The Imp inside the Cathedral is a symbol of Lincoln
The inside of Lincoln Cathedral is sensational and certainly lives up to its architectural exterior. There are so many different things to see and appreciate within the Cathedral. The vaults within the Cathedral are stunning and of varying types between the nave, aisles, choir area and the chapels of the Cathedral. There are two magnificent rose windows which light the great transept. There is also a library within the Cathedral and access to it is included in the ticket price (see below). The library, which was funded and built by Dean Honywood, contains an extensive collection of books from the medieval period.
There is one specific statue that you have to look out for when visiting the Cathedral and that’s The Imp. The Imp is a carved figure of a horned devil that overlooks Saint Hugh’s shrine within the Cathedral.
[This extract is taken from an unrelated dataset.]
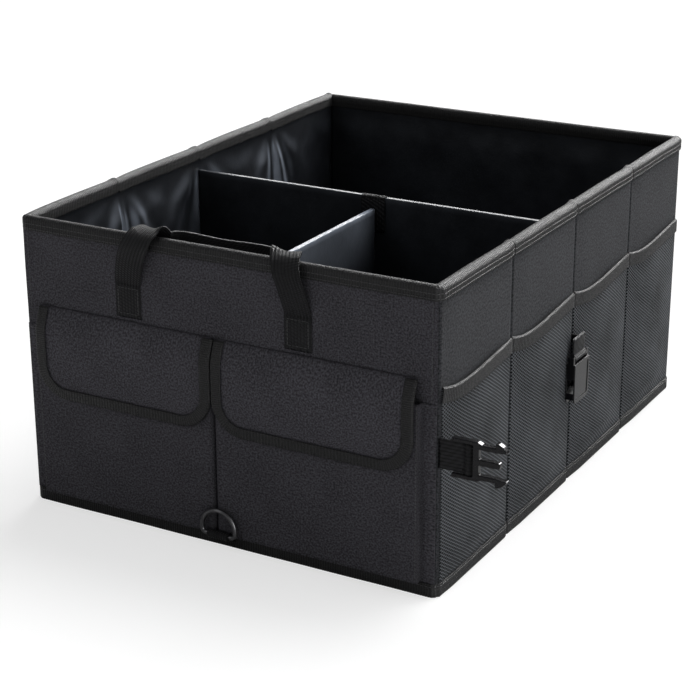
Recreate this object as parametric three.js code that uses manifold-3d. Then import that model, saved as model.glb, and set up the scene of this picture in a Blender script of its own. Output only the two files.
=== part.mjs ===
// Car storage box: a collapsible fabric organiser with board-stiffened walls, three compartments,
// two flapped pouches in front, four mesh pockets on the right side and a side-release buckle pair.
// Millimetres. X runs across the front, Y towards the back, Z up. The origin is the middle of the
// underside, on the surface that the box stands on.

import * as THREE from 'three';
import { mergeVertices } from 'three/addons/utils/BufferGeometryUtils.js';
import Module from 'manifold-3d';

const wasm = await Module();
wasm.setup();

// Overall box
const WIDTH = 390;
const PANEL_LENGTH = 130;
const PANEL_COUNT = 4;
const HEIGHT = 260;

// Layers of a wall, a floor and a divider
const GAP = 0.3;
const COVER_THICKNESS = 1.0;
const BOARD_THICKNESS = 2.5;
const LINING_THICKNESS = 0.8;
const BASE_BOARD_THICKNESS = 3.0;
const FOLD_GAP = 1.0;

// Tape sewn over raw edges
const TAPE_THICKNESS = 1.0;
const RIM_HEIGHT = 12;
const HEM_HEIGHT = 12;
const POCKET_TAPE_HEIGHT = 11;
const FLAP_TAPE_WIDTH = 11;

// Dividers and the webbing loop that ties them together
const CROSS_DIVIDER_HEIGHT = 233;
const LENGTH_DIVIDER_HEIGHT = 222;
const CROSS_DIVIDER_Y = 0;
const LENGTH_DIVIDER_X = 0;
const TAB_WIDTH = 24;
const TAB_OVERLAP = 22;

// Webbing
const WEBBING_WIDTH = 25;
const WEBBING_THICKNESS = 1.2;

// Front pouches, either side of one sewn seam
const POUCH_SEAM_X = -5;
const POUCH_SEAM_HALF = 4;
const POUCH_TOP = 165;
const POUCH_DEPTH = 7;
const POUCH_SIDE_X = 183;
const POUCH_CLOTH = 0.8;
const PLEAT_RUN = 4;

// Flaps over the pouches
const FLAP_HINGE_Z = 183;
const FLAP_PIPING_RADIUS = 0.9;
const FLAP_LENGTH = 76;
const FLAP_SLOPE_LENGTH = 17;
const FLAP_THICKNESS = 1.0;
const FLAP_CORNER_RADIUS = 28;
const FLAP_SPACING = 5;
const LEFT_FLAP_WIDTH = 171;
const RIGHT_FLAP_WIDTH = 180;
const FLAP_TAPE_START = 3;
const FLAP_TAPE_CLOTH = 0.8;

// Mesh pockets on the right side
const MESH_TOP = 177;
const MESH_SAG = 7;
const MESH_BULGE = 8;
const MESH_THICKNESS = 0.8;
const MESH_SEAM_HALF = 1.3;
const MESH_CORNER_ALLOWANCE = 4;
const MESH_TAPE_CLOTH = 0.8;

// Ring at the foot of the front wall
const RING_WIRE_RADIUS = 2;
const RING_BOW_RADIUS = 16;
const RING_LEG = 6;
const RING_BAR_Z = 14;
const RING_CORNER_RADIUS = 4;
const RING_TAB_WIDTH = 20;
const RING_RUNNING_GAP = 0.5;
const RING_TAB_FOOT_Z = 1.5;
const RING_TAB_BEND_Z = 5.5;

// Front handle: sewn ends outside, loop flopped inside over the rim
const HANDLE_SPAN = 162;
const HANDLE_CENTRE_X = -8;
const HANDLE_END_Z = 187;
const HANDLE_SEWN_LENGTH = 30;
const HANDLE_LEFT_LEAN = 18;
const HANDLE_RIGHT_LEAN = 9;
const HANDLE_RISE = 9;
const HANDLE_BULGE = 7;
const HANDLE_BROW_DROP = 7;
const HANDLE_CREST_WIDTH = 10;
const HANDLE_CREST_DROP = 3;
const HANDLE_CREST_TURN = 5;
const HANDLE_FOLD_RUN = 13;
const HANDLE_FOLD_LEAD = 6;
const HANDLE_FOLD_DROP = 7;
const GRIP_LENGTH = 84;
const GRIP_HEIGHT = 13;
const GRIP_THICKNESS = 3.2;
const GRIP_SETBACK = 13;
const GRIP_DROP = 3;
const GRIP_SAG = 1;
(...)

All the way back in the 14th century, it was speculated that there were two mischievous creatures called imps that were sent by the devil to do evil on earth; it was said that these imps went to Lincoln Cathedral and caused havoc before an angel appeared to take them-on. The angel turned one of the imps to stone whilst the other escaped. The Imp has becomes so famous that it has now become a symbol of the City of Lincoln, so you know you need to keep an eye out for it.
Access to the Cathedral
The opening and closing times for Lincoln Cathedral vary contingent on the months that you visit; however, in general and at the very least it is open from 7.15 am–5.00 pm. It is free to enjoy the exterior of the Cathedral; however, if you would like to access it inside and have a guided tour of the floors, then it costs 4.00 GBP (5.30 USD) for adults and 3.00 GBP (4 USD) for children aged 5–16. If you have children under 5 years of age, it is free for them to enter. If you pay a further minimal charge, you can also have a tour of the upper levels including the roof. The times for the guided tours differ and you are advised to check the Lincoln Cathedral website to find out more. Please note that approximately 85% of Lincoln Cathedral is accessible by wheelchair and has hearing loops installed throughout; assistance of guide dogs are also welcome.